2. Die Überprüfung des tatsächlichen Vorbringens der Antragsschrift durch den Senat hat auch keinen hinreichenden Verdacht auf andere Straftaten ergeben. Wegen Freiheitsberaubung (y 239 StGB) durch Unterlassen könnte der Beschuldigte sich nur strafbar gemacht haben, wenn er bei seiner Vernehmung als zeuge pflichtwidrig Tatsachen verschwiegen hätte, die zum Freispruch des Antragstellers oder zu einer milderen Bestrafung, d. h. einer kürzeren Freiheitsstrafe, geführt hätten. Dafür fehlt jeder Anhaltspunkt.

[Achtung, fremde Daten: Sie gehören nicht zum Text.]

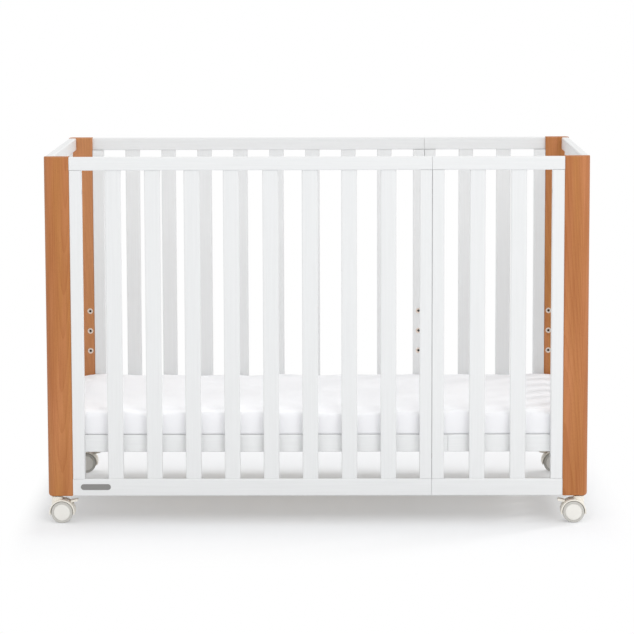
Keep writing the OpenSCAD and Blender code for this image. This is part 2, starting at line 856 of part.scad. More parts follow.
module caster_fl_hood() { at_post(-1, -1) hood(); }
module caster_fl_axle() { at_post(-1, -1) axle(); }
module caster_fl_outer_wheel() { at_post(-1, -1) wheel(-1); }
module caster_fl_inner_wheel() { at_post(-1, -1) wheel(1); }
module caster_fl_lever() { at_post(-1, -1) lever(); }
module caster_fr_hood() { at_post(1, -1) hood(); }
module caster_fr_axle() { at_post(1, -1) axle(); }
module caster_fr_outer_wheel() { at_post(1, -1) wheel(1); }
module caster_fr_inner_wheel() { at_post(1, -1) wheel(-1); }
module caster_fr_lever() { at_post(1, -1) lever(); }
module caster_rl_hood() { at_post(-1, 1) hood(); }
module caster_rl_axle() { at_post(-1, 1) axle(); }
module caster_rl_outer_wheel() { at_post(-1, 1) wheel(1); }
module caster_rl_inner_wheel() { at_post(-1, 1) wheel(-1); }
module caster_rl_lever() { at_post(-1, 1) lever(); }
module caster_rr_hood() { at_post(1, 1) hood(); }
module caster_rr_axle() { at_post(1, 1) axle(); }
module caster_rr_outer_wheel() { at_post(1, 1) wheel(-1); }
module caster_rr_inner_wheel() { at_post(1, 1) wheel(1); }
module caster_rr_lever() { at_post(1, 1) lever(); }

post_front_left();
post_front_right();
post_rear_left();
post_rear_right();
front_wide_top_rail();
front_wide_bottom_rail();
front_narrow_top_rail();
front_narrow_bottom_rail();
front_left_stile();
front_middle_stiles();
front_right_stile();
front_wide_slats();
front_narrow_slats();
rear_wide_top_rail();
rear_wide_bottom_rail();
rear_narrow_top_rail();
rear_narrow_bottom_rail();
rear_left_stile();
rear_middle_stiles();
rear_right_stile();
rear_wide_slats();
rear_narrow_slats();
left_end_top_rail();
left_end_bottom_rail();
left_end_slats();
right_end_top_rail();
right_end_bottom_rail();
right_end_slats();
base_wide_front_rail();
base_wide_rear_rail();
base_narrow_front_rail();
base_narrow_rear_rail();
base_left_cross_rail();
base_middle_cross_rails();
base_right_cross_rail();
base_slats();
mattress();
threaded_inserts();
bolts();
caster_stems();
caster_fl_hood();
caster_fl_axle();
caster_fl_outer_wheel();
caster_fl_inner_wheel();
caster_fl_lever();
caster_fr_hood();
caster_fr_axle();
caster_fr_outer_wheel();
caster_fr_inner_wheel();
caster_fr_lever();
caster_rl_hood();
caster_rl_axle();
caster_rl_outer_wheel();
caster_rl_inner_wheel();
caster_rl_lever();
caster_rr_hood();
caster_rr_axle();
caster_rr_outer_wheel();
caster_rr_inner_wheel();
caster_rr_lever();
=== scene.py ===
"""Baby crib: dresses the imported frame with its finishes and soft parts."""

import math
import random

import bmesh
import bpy
import numpy as np
from mathutils import Matrix, Vector


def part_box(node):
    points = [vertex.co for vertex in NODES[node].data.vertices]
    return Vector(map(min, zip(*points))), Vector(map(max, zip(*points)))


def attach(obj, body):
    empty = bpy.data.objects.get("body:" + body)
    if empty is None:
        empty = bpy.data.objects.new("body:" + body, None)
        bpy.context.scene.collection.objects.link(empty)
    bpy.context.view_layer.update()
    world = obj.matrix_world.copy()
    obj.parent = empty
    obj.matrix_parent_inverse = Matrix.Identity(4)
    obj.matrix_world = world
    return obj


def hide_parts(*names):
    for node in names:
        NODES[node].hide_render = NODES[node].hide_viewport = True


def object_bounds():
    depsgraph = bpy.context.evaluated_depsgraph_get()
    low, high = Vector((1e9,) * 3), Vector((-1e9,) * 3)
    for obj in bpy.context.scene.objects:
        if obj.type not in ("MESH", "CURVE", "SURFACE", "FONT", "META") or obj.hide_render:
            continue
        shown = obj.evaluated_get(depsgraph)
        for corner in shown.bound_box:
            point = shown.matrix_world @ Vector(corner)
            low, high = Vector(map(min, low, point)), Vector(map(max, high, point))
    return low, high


bl_info = {
    "name": "Baby crib",
    "version": (1, 0, 0),
    "blender": (4, 5, 0),
    "location": "View3D > Sidebar > Baby crib",
    "description": "Finishes, fitted sheet and studio for a baby crib on casters",
    "category": "Object",
}

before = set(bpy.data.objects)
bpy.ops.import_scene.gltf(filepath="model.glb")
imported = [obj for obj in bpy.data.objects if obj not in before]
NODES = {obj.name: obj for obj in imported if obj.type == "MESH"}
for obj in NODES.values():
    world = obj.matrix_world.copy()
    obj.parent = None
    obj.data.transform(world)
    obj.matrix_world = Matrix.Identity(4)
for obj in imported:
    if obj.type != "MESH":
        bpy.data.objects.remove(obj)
CAD_BOX = [list(corner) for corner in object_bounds()]


# ---- Helpers ----

def linear(hex_colour):
    """An sRGB hex colour as linear red, green, blue and alpha."""
    parts = [int(hex_colour[i:i + 2], 16) / 255 for i in (1, 3, 5)]
    return (*[c / 12.92 if c <= 0.04045 else ((c + 0.055) / 1.055) ** 2.4 for c in parts], 1.0)


def darker(colour, share):
    """A colour at a share of its brightness."""
    return [c * share for c in colour[:3]] + [1]


def set_inputs(tree, node, inputs):
    """Gives a node's inputs their values, or links them to other nodes' outputs."""
    for name, value in inputs.items():
        if isinstance(value, bpy.types.NodeSocket):
            tree.links.new(value, node.inputs[name])
        else:
            node.inputs[name].default_value = value


def add(tree, kind, inputs=None, **settings):
    """Adds a node with its settings and its inputs."""
    made = tree.nodes.new(kind)
    for name, value in settings.items():
        setattr(made, name, value)
    set_inputs(tree, made, inputs or {})
    return made


def maths(tree, operation, *values):
    """The result of a sum with numbers."""
    return add(tree, "ShaderNodeMath", dict(enumerate(values)), operation=operation).outputs[0]


def vectors(tree, operation, *values):
    """The result of a sum with vectors: a number for a length, or else a vector."""
    made = add(tree, "ShaderNodeVectorMath", dict(enumerate(values)), operation=operation)
    return made.outputs["Value" if operation == "LENGTH" else "Vector"]


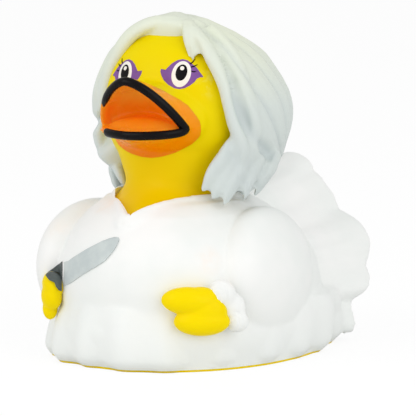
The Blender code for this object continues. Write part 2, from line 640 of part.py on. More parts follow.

Andere Straftatbestände kommen nicht ernsthaft in Betracht.

III.

1. Die Kostenentscheidung beruht auf §§ 177, 174 Abs. 1 StPO. Danach sind die durch das Verfahren über den Antrag veranlaßten Kosten dem Antragsteller aufzuerlegen, wenn sich - wie hier - kein genügender Anlaß zur Erhebung der öffentlichen Klage ergibt.

2. Prozeßkostenhilfe war nicht zu bewilligen, weil der Antrag auf gerichtliche Entscheidung von vornherein keine Aussicht auf Erfolg bot.